-- Exercise description --
Keep only the lines where "this" appears.

───── Items

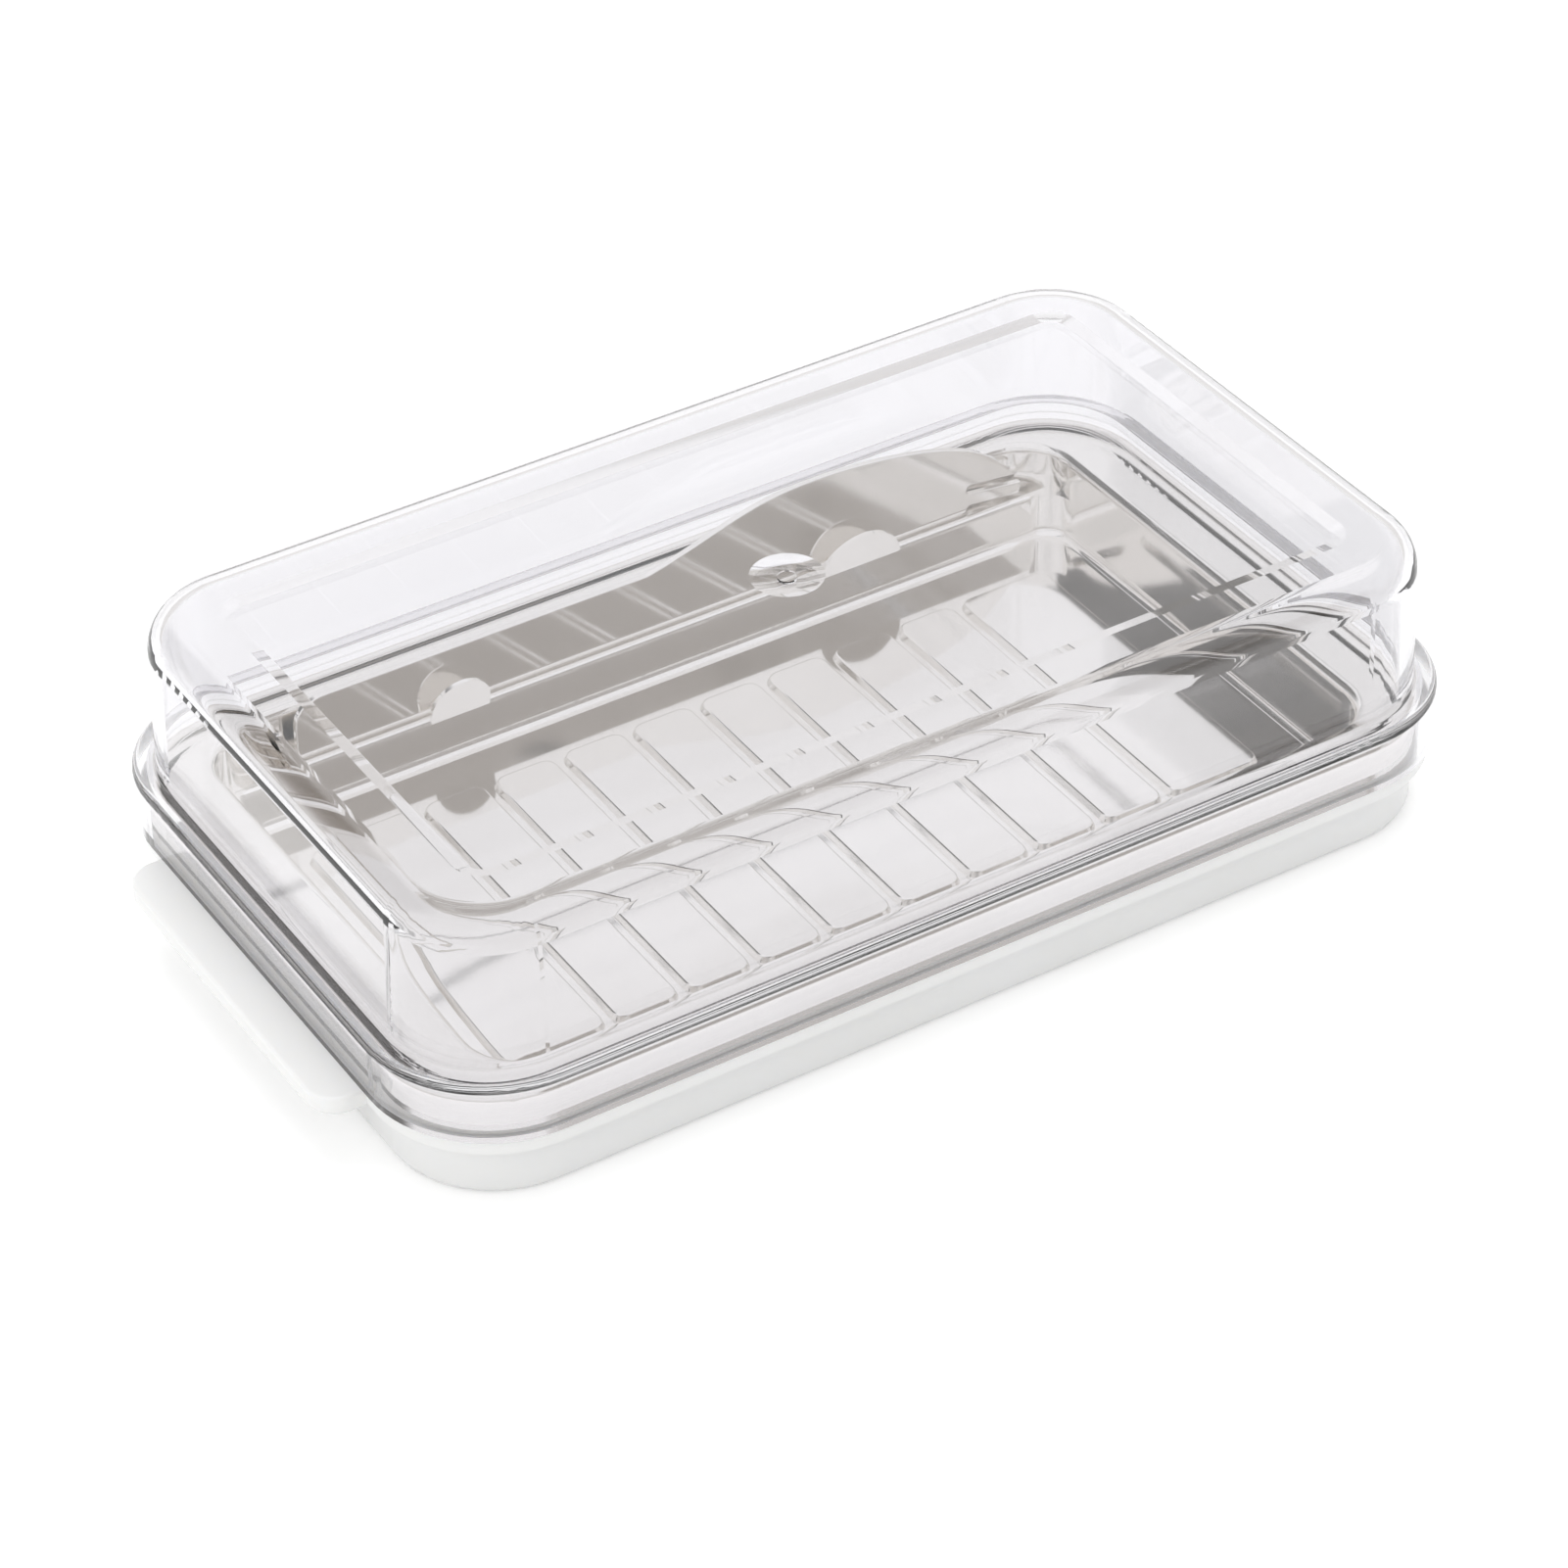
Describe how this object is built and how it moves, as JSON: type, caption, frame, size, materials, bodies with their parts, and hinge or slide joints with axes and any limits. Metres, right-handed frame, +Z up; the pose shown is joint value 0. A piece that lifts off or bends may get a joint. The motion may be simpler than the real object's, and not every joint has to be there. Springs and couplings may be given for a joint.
{
  "type": "butter case",
  "caption": "Long low butter case: white base with a grip tab, pressed steel tray with slice marks, clear stepped lid and a flat fork-tipped knife stored on edge.",
  "frame": {"origin": "centre of the base's flat underside, on the table", "axes": "+X along the long side, away from the grip tab; +Y towards the side where the knife is stored; +Z up, the way the lid lifts"},
  "size_m": [0.1754, 0.1014, 0.044],
  "materials": {
    "white_plastic": "slightly translucent white, satin",
    "tray_steel": "polished stainless sheet",
    "clear_plastic": "clear, glossy, faint lavender tint",
    "knife_steel": "polished stainless plate"
  },
  "bodies": {
    "base": {"base": "white_plastic"},
    "tray": {"tray": "tray_steel"},
    "lid": {"lid": "clear_plastic"},
    "knife": {"knife": "knife_steel"}
  },
  "joints": [
    {"name": "tray_lift", "type": "slide", "parent": "base", "child": "tray", "axis": [0, 0, 1], "range_m": [0, 0.04]},
    {"name": "lid_lift", "type": "slide", "parent": "tray", "child": "lid", "axis": [0, 0, 1], "range_m": [0, 0.06]},
    {"name": "knife_lift", "type": "slide", "parent": "tray", "child": "knife", "axis": [0, 0, 1], "range_m": [0, 0.013]}
  ]
}
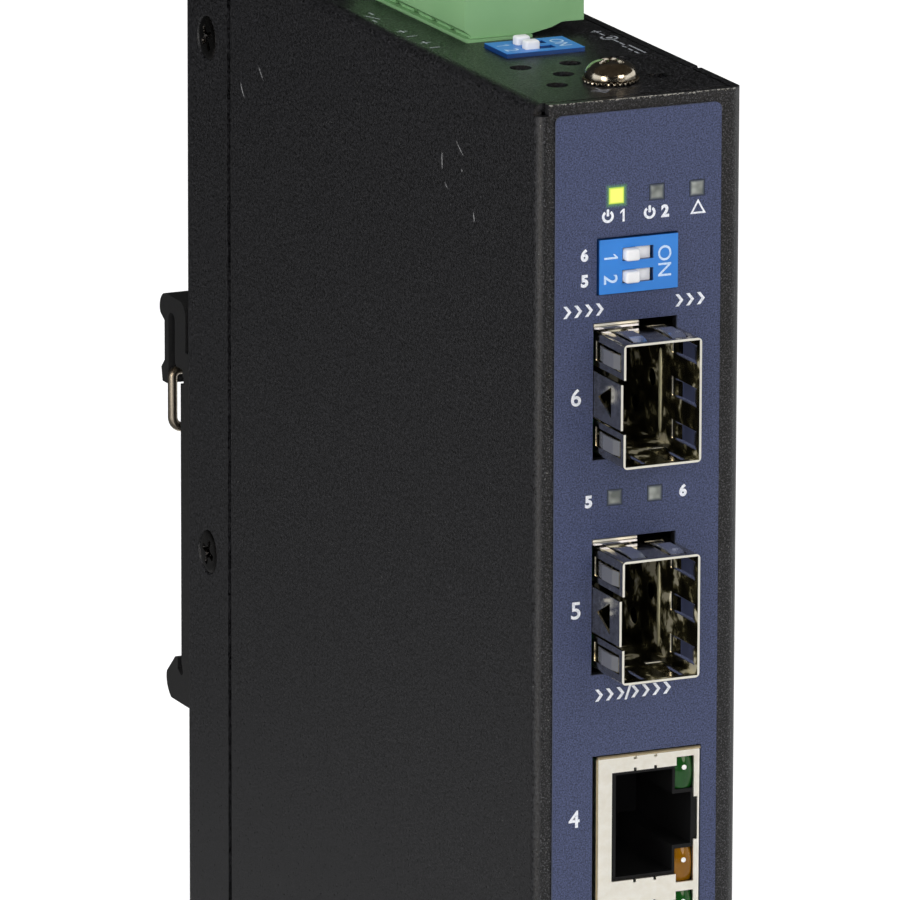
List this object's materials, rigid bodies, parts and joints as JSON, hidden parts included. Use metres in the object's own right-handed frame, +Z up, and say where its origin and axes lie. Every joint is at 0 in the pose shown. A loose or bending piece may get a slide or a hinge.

──────────

-- Full solution --
Describe how this object is built and how it moves, as JSON: type, caption, frame, size, materials, bodies with their parts, and hinge or slide joints with axes and any limits. Metres, right-handed frame, +Z up; the pose shown is joint value 0. A piece that lifts off or bends may get a joint. The motion may be simpler than the real object's, and not every joint has to be there. Springs and couplings may be given for a joint.
List this object's materials, rigid bodies, parts and joints as JSON, hidden parts included. Use metres in the object's own right-handed frame, +Z up, and say where its origin and axes lie. Every joint is at 0 in the pose shown. A loose or bending piece may get a slide or a hinge.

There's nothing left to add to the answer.